We are asked to figure out what ingredients are allergens. We can solve this using [set operations](https://docs.python.org/3/library/stdtypes.html#set-types-set-frozenset); for any allergen name, intersect all the sets of ingredients for the foods where the allergen appears.

We also need to count the ingredients that are not allergens. A `Counter` can take care of that.

In [1]:
from collections import Counter
from dataclasses import dataclass
from typing import Set

@dataclass
class Food:
    ingredients: Set
    allergens: Set
    
    def __str__(self):
        return (
            f"{' '.join(sorted(self.ingredients))} "
            f"(contains {', '.join(self.allergens)})"
        )
    
    @classmethod
    def from_line(cls, line):
        ingr, _, allergens = line.partition(" (contains ")
        return cls(frozenset(ingr.split()), frozenset(allergens.rstrip(")").split(", ")))


def identify_allergens(foods):
    candidates = {}
    ingredients = Counter()
    for f in foods:
        ingredients.update(f.ingredients)
        for allergen in f.allergens:
            candidates.setdefault(allergen, f.ingredients)
            candidates[allergen] &= f.ingredients
    
    allergens = {}
    while candidates:
        allergen, (ingr,) = min(candidates.items(), key=lambda ac: len(ac[1]))
        allergens[allergen] = ingr
        del ingredients[ingr]
        del candidates[allergen]
        candidates = {a: ic - {ingr} for a, ic in candidates.items()}
    return allergens, sum(ingredients.values())

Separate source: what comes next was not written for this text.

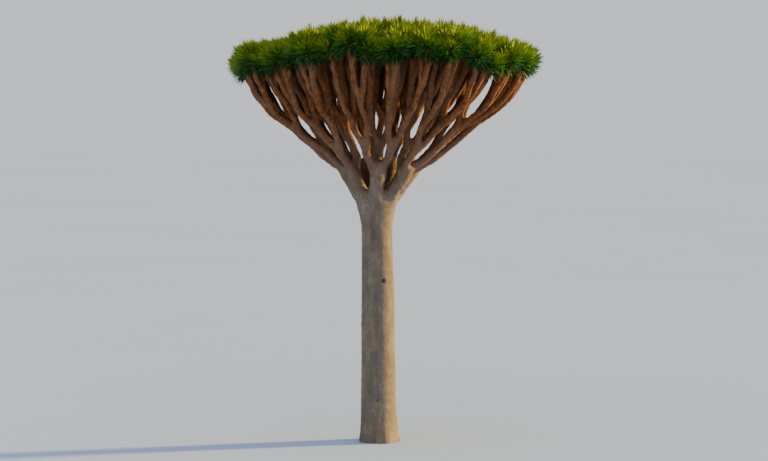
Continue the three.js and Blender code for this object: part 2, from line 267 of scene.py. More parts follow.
# Draws the rosettes of a mass together in tufts, each raised or lowered as one
def gatherTufts(group, draw):
    if len(group) > rosettes["tuft"]:
        for part in splitInTwo(group):
            gatherTufts(part, draw)
        return
    middle = middleOf(group)
    rise = (next(draw) - 0.5) * 2 * rosettes["tuftUnevenness"]
    for rosette in group:
        rosette["lean"] = (rosette["site"] - middle) * rosettes["tuftLean"]
        rosette["rise"] += rise - rosette["lean"].length_squared * rosettes["tuftDrop"]
        rosette["site"] = rosette["site"].lerp(middle, rosettes["tuftPull"])


# A seed of a twig's own, by the site that it ends at; the 2 keeps it above 0
def seedAt(site):
    return round(twigs["seedStep"] * (2 + site.x + twigs["seedSkew"] * site.y))


def growTwigs(group, start, radius, level, grown):
    for part in splitInTwo(group):
        last = len(part) == 1
        forks = math.ceil(math.log2(len(part)))
        site = part[0]["site"] if last else middleOf(part)
        share = 1 - (1 - start[1]) * (forks / (forks + 1)) ** twigs["forkPower"]
        tipRadius = max(radius * twigs["forkShrink"], twigs["tipRadius"])
        rise = part[0]["rise"] + twigs["tipLift"] if last else 0
        path = limbPath((start[0], start[1] - twigs["overlap"]), (site, share), seedAt(site), rise)
        grown.append({"path": path, "radius": tipRadius, "level": level})
        if last:
            part[0]["tip"] = path(1)
        else:
            growTwigs(part, (site, share), tipRadius, level + 1, grown)


allTwigs = []
tuftDraw = randomFrom(rosettes["seed"] + 1)
for mass, group in zip(masses, dealtRosettes):
    gatherTufts(group, tuftDraw)
    growTwigs(group, (mass, crown["stemEnd"]), twigs["stemRadius"], 1, allTwigs)
print("rule grown:", len(allTwigs), "twigs,", sum(len(group) for group in dealtRosettes), "rosettes")


# Materials. Patterns read Object coordinates, or the attributes that the woody meshes carry.

# A colour as a shader takes it, from the one seen on a screen, whose parts go from 0 to 255
def fromScreen(red, green, blue):
    return [((c / 255 + 0.055) / 1.055) ** 2.4 if c > 10 else c / 3295 for c in (red, green, blue)] + [1]


# Sets a socket to a value, or links it to the socket that stands in a value's place
def feed(tree, socket, value):
    if isinstance(value, bpy.types.NodeSocket):
        tree.links.new(value, socket)
    else:
        socket.default_value = value


# A node with its settings, and its sockets fed by name or number
def addNode(tree, kind, sockets, **settings):
    node = tree.nodes.new(kind)
    for name, value in settings.items():
        setattr(node, name, value)
    for name, value in sockets.items():
        feed(tree, node.inputs[name], value)
    return node


def newMaterial(name):
    material = bpy.data.materials.new(name)
    material.use_nodes = True
    tree = material.node_tree
    return material, tree, tree.nodes["Principled BSDF"]


def objectCoordinates(tree):
    return addNode(tree, "ShaderNodeTexCoord", {}).outputs["Object"]


def meshAttribute(tree, name):
    return addNode(tree, "ShaderNodeAttribute", {}, attribute_name=name).outputs["Fac"]


def addNoise(tree, coordinates, scale, stretch=(1, 1, 1), detail=4, roughness=0.55):
    mapping = addNode(tree, "ShaderNodeMapping", {"Vector": coordinates, "Scale": stretch})
    pattern = addNode(tree, "ShaderNodeTexNoise", {
        "Vector": mapping.outputs["Vector"], "Scale": scale, "Detail": detail, "Roughness": roughness})
    return pattern.outputs["Fac"]


def addRamp(tree, value, stops):
    ramp = addNode(tree, "ShaderNodeValToRGB", {"Fac": value})
    elements = ramp.color_ramp.elements
    while len(elements) < len(stops):
        elements.new(0.5)
    for element, (position, colour) in zip(elements, stops):
        element.position = position
        element.color = colour
    return ramp.outputs["Color"]


def addMath(tree, operation, *values):
    return addNode(tree, "ShaderNodeMath", dict(enumerate(values)), operation=operation).outputs["Value"]


def multiply(tree, first, second):
    return addMath(tree, "MULTIPLY", first, second)


def multiplyAdd(tree, first, second, added):
    return addMath(tree, "MULTIPLY_ADD", first, second, added)


# The first colour where the factor is 0, the second where it is 1
def addMix(tree, factor, first, second):
    sockets = {"Factor": factor, 6: first, 7: second}  # 6 and 7 take colours
    return addNode(tree, "ShaderNodeMix", sockets, data_type="RGBA").outputs[2]


def addRange(tree, value, low, high, start=0.0, end=1.0):
    node = addNode(tree, "ShaderNodeMapRange", {
        "Value": value, "From Min": low, "From Max": high, "To Min": start, "To Max": end})
    return node.outputs["Result"]


def addBump(tree, shader, height, strength, depth):
    bump = addNode(tree, "ShaderNodeBump", {"Height": height, "Strength": strength, "Distance": depth})
    tree.links.new(bump.outputs["Normal"], shader.inputs["Normal"])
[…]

test_foods = [Food.from_line(line) for line in """\
mxmxvkd kfcds sqjhc nhms (contains dairy, fish)
trh fvjkl sbzzf mxmxvkd (contains dairy)
sqjhc fvjkl (contains soy)
sqjhc mxmxvkd sbzzf (contains fish)
""".splitlines()]

assert identify_allergens(test_foods)[1] == 5

In [2]:
import aocd
foods = [Food.from_line(l) for l in aocd.get_data(day=21, year=2020).splitlines()]

In [3]:
allergens, ingr_count = identify_allergens(foods)
print("Part 1:", ingr_count)

Part 1: 2324


## Part 2

I inadvertently did most of the work for part 2 in part 1 already: sorting out what allergen goes with what ingredient, simply using the same techniques as we used for the train ticket data on [day 16](./Day%2016.ipynb).

In [4]:
canonical = [allergens[n] for n in sorted(allergens)]
print("Part 2:", ",".join(canonical))

Part 2: bxjvzk,hqgqj,sp,spl,hsksz,qzzzf,fmpgn,tpnnkc